I hope Mr Justice Lightman will sit hard on The Lawyer's reporter for reporting his disparagement of non-law graduate barristers in such a way as to make it sound much more like vapid assertion than argument in the article "Judge attacks barristers without law degrees" (The Lawyer, 9 June 1998).

My respect for High Court judges is such that I am sure that his lecture was based on a considered, wide-ranging and detailed analysis of recent evidence of the failings of law – and non-law graduate barristers who have appeared before him, and whom he has come to know or hear about by other means, and that all such failings in non-law graduates as he has identified are explicable only by reference to the fact that they did not study law at university.

No doubt the empirical evidence on which he relies will be published in due course, and be so detailed and transparently impartial as to immediately command widespread popular and expert assent.

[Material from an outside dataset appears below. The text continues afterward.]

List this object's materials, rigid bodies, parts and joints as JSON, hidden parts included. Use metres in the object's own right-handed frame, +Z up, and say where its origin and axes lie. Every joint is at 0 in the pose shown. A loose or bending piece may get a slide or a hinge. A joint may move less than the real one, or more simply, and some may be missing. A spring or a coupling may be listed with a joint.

I can find no obvious analogy between the extent to which a biology O-level student resembles a GP and the extent to which a non-law graduate barrister with, say, 10 years' experience resembles a law graduate barrister of similar seniority in relevant respects, but I dare say the analogy only appears false to my sparingly educated, ex-CPE mind.

I hope, however, that Judge Lightman can publish answers to three questions, in a forum, perhaps The Lawyer, where all can hear and evaluate his answers. First, why do chambers, take on non-law graduates and retain them in chambers once they become successful if they are so unvaryingly deficient?

Second, why do solicitors, the CPS and lay clients, working in a competitive market, continue to employ and instruct them again and again?

Finally, why do so many law-graduate employers of ex-CPE barristers and solicitors say that many present-day CPE students outshine many law graduates?